→ Your goal
Look through the material below and copy exactly the lines from the line with "for side, sign" to the line with "imported = [obj", those two lines included.

→ Data excerpt

--------------------------------

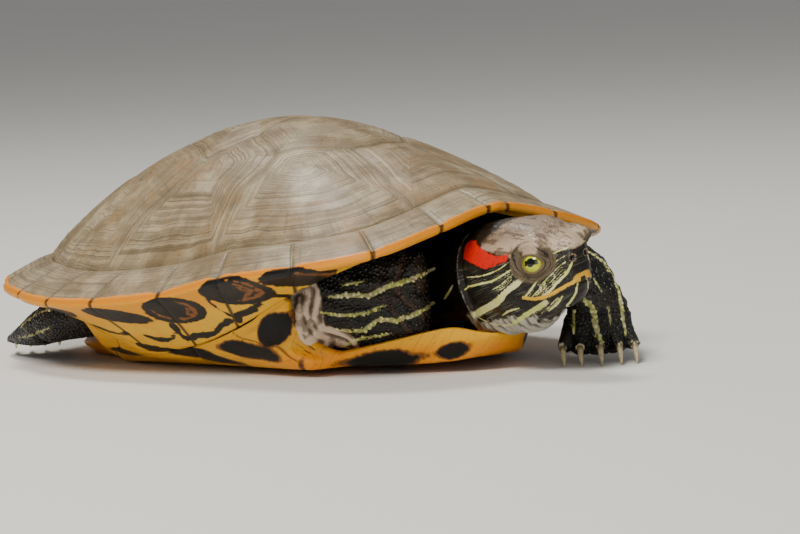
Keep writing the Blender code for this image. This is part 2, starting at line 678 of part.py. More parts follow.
def build_hind_leg(side, sign):
    """A hind leg tucked under the rear rim, with its webbed foot turned back."""
    stations = (
        ((-46.0, 46.0 * sign, 18.0), 6.0, 8.5), ((-54.0, 53.5 * sign, 17.5), 9.0, 9.0),
        ((-64.0, 58.0 * sign, 16.0), 9.6, 8.6), ((-73.0, 58.0 * sign, 13.6), 8.6, 7.8),
    )
    rings = soft_tube(stations, 14, upright=True, end=(-1, 0, 0))
    solid(f"hindleg_{side}", rings, "skin")
    foot = (
        ((-73.5, 57.9 * sign, 13.4), 8.4, 7.4), ((-80.0, 55.6 * sign, 11.0), 8.6, 5.8),
        ((-88.0, 51.0 * sign, 8.4), 10.4, 4.2), ((-95.0, 46.0 * sign, 6.6), 12.0, 2.6),
        ((-98.5, 43.4 * sign, 5.8), 11.6, 1.5),
    )
    ahead = Vector((-0.80, -0.60 * sign, 0.0))
    across = Vector((-0.60 * sign, 0.80, 0.0))
    rings = soft_tube(foot, 14, upright=True, start=(-1, 0, 0), end=ahead)
    solid(f"hindfoot_{side}", rings, "skin")
    for number in range(1, 5):
        shift = (number - 2.5) * 5.2
        root = Vector((-98.5, 43.4 * sign, 5.4)) + across * shift + ahead * 0.7
        claw(f"claw_hind_{side}_{number}", root, ahead + Vector((0, 0, -0.28)), HIND_CLAW)


def build_tail():
    """The short tail, laid to the left under the rim."""
    solid("tail", soft_tube(TAIL_STATIONS, 12, start=(-1, 0, 0)), "skin")


def claw(name, root, direction, size):
    """A horny claw: a tapered, down-curved cone from its root."""
    length, wide = size
    ahead = Vector(direction).normalized()
    across = Vector((0.0, 0.0, 1.0)).cross(ahead).normalized()
    rise = ahead.cross(across)
    rings = []
    for k in range(CLAW_STEPS):
        share = k / CLAW_STEPS
        sag = -0.16 * length * share ** 2
        radius = wide * (1.0 - 0.75 * share)
        centre = Vector(root) + ahead * (length * share) + rise * sag
        rings.append(oval(centre, across, rise, radius, radius * 1.15, CLAW_SIDES))
    rings.append([Vector(root) + ahead * length - rise * (0.16 * length)])
    solid(name, rings, "claw", rests=True)


def main():
    """Build every sub-part."""
    clear_scene()
    build_carapace()
    build_plastron()
    build_trunk()
    build_neck()
    build_head()
    build_left_foreleg()
    build_right_foreleg()
    for side, sign in (("left", 1.0), ("right", -1.0)):
        build_hind_leg(side, sign)
    build_tail()


main()
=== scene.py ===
"""A red-eared slider turtle at rest: the finished look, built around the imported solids.

Shapes are worked out in the shell's own axes in millimetres (X forward, Y to the animal's
left, Z up from the underside of the plastron) and then placed in the part's frame in metres.
"""

import logging
import math
from contextlib import contextmanager
from dataclasses import dataclass, field
from enum import Enum
from typing import Callable, Iterator, Optional, Sequence

import bmesh
import bpy
import numpy as np
from mathutils import Matrix, Vector, kdtree
from mathutils.bvhtree import BVHTree


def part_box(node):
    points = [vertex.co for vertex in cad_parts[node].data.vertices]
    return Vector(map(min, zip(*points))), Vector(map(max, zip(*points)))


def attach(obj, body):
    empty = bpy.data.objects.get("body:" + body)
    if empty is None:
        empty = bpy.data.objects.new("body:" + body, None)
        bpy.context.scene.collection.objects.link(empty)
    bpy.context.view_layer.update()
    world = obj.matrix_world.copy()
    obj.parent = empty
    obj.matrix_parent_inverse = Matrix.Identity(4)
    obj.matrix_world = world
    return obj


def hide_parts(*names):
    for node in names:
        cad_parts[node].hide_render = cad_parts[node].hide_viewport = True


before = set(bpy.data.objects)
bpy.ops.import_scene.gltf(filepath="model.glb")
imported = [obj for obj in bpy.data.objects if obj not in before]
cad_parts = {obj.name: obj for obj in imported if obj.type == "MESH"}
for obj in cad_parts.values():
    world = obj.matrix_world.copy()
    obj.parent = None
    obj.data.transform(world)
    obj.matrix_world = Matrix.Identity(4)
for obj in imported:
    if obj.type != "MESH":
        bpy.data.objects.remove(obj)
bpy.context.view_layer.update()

MM = 0.001
PER_METRE = 1000.0
FAR = 50.0
SEAM_STEPS = (0.0, 0.35, 0.75, 1.3, 2.0, 3.0)
MERGE = 0.02 * MM
SEED = 7
Array = np.ndarray
Colour = tuple[float, float, float]
LOG = logging.getLogger("turtle")


# ------------------------------------------------------------------ places and curves

@dataclass(frozen=True)
class Stance:
    """How the shell and the head sit in the part's frame. Sizes are in millimetres."""

    pitch: float = math.radians(1.2)
    heel: float = -70.0
    head_place: tuple[float, float, float] = (137.95, -0.5, 34.65)
    head_yaw: float = math.radians(-4.0)
    head_pitch: float = math.radians(9.0)
    eye: tuple[float, float, float] = (-13.0, 6.5, 0.8)

    def head(self) -> Matrix:
        """Return the matrix from the head's axes to the shell's."""
        turn = Matrix.Rotation(self.head_yaw, 4, "Z") @ Matrix.Rotation(-self.head_pitch, 4, "Y")
        return Matrix.Translation(self.head_place) @ turn

    def matrix(self) -> Matrix:
        """Return the matrix from the shell's axes to the part's frame, in metres.

        The right eye's solid says where the frame's origin is.
        """
        pitched = Matrix.Rotation(-self.pitch, 4, "Y") @ Matrix.Translation((-self.heel, 0, 0))
        scaled = Matrix.Scale(MM, 4) @ pitched
        low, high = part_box("eye_right")
        eye = scaled @ self.head() @ Vector((self.eye[0], -self.eye[1], self.eye[2]))
        return Matrix.Translation((low + high) / 2 - eye) @ scaled


STANCE = Stance()
PLACE = STANCE.matrix()
HEAD = STANCE.head()


def moved(points: Array, matrix: Matrix) -> Array:
    """Carry points through a matrix.

    Args:
        points: Rows of x, y, z.
        matrix: A 4 x 4 matrix.

    Returns:
        The moved rows.
    """
    grid = np.array(matrix)
    return np.asarray(points, float) @ grid[:3, :3].T + grid[:3, 3]


def hermite(keys: Sequence[float], values: Sequence, wanted: Array) -> Array:
    """Read a smooth curve through values at increasing keys.

    Args:
        keys: Increasing places of the values.
        values: One number or row per key.
        wanted: Places to read.

    Returns:
        One row per wanted place.
    """
    keys = np.asarray(keys, float)
    values = np.asarray(values, float).reshape(len(keys), -1)
    steps = np.diff(values, axis=0) / np.diff(keys)[:, None]
    slopes = np.vstack([steps[:1], steps, steps[-1:]])
    spans = np.concatenate([[1.0], np.diff(keys), [1.0]])
    share = (spans[:-1] / (spans[:-1] + spans[1:]))[:, None]
    slopes = slopes[:-1] * (1.0 - share) + slopes[1:] * share
    wanted = np.atleast_1d(np.asarray(wanted, float))
    cell = np.clip(np.searchsorted(keys, wanted, side="right") - 1, 0, len(keys) - 2)
    span = (keys[cell + 1] - keys[cell])[:, None]
    u = (wanted[:, None] - keys[cell][:, None]) / span
    start, end = values[cell], values[cell + 1]
    return (
        (2 * u ** 3 - 3 * u ** 2 + 1) * start + (u ** 3 - 2 * u ** 2 + u) * span * slopes[cell]
        + (3 * u ** 2 - 2 * u ** 3) * end + (u ** 3 - u ** 2) * span * slopes[cell + 1]
    )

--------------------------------

→ Completed task
    for side, sign in (("left", 1.0), ("right", -1.0)):
        build_hind_leg(side, sign)
    build_tail()


main()
=== scene.py ===
"""A red-eared slider turtle at rest: the finished look, built around the imported solids.

Shapes are worked out in the shell's own axes in millimetres (X forward, Y to the animal's
left, Z up from the underside of the plastron) and then placed in the part's frame in metres.
"""

import logging
import math
from contextlib import contextmanager
from dataclasses import dataclass, field
from enum import Enum
from typing import Callable, Iterator, Optional, Sequence

import bmesh
import bpy
import numpy as np
from mathutils import Matrix, Vector, kdtree
from mathutils.bvhtree import BVHTree


def part_box(node):
    points = [vertex.co for vertex in cad_parts[node].data.vertices]
    return Vector(map(min, zip(*points))), Vector(map(max, zip(*points)))


def attach(obj, body):
    empty = bpy.data.objects.get("body:" + body)
    if empty is None:
        empty = bpy.data.objects.new("body:" + body, None)
        bpy.context.scene.collection.objects.link(empty)
    bpy.context.view_layer.update()
    world = obj.matrix_world.copy()
    obj.parent = empty
    obj.matrix_parent_inverse = Matrix.Identity(4)
    obj.matrix_world = world
    return obj


def hide_parts(*names):
    for node in names:
        cad_parts[node].hide_render = cad_parts[node].hide_viewport = True


before = set(bpy.data.objects)
bpy.ops.import_scene.gltf(filepath="model.glb")
imported = [obj for obj in bpy.data.objects if obj not in before]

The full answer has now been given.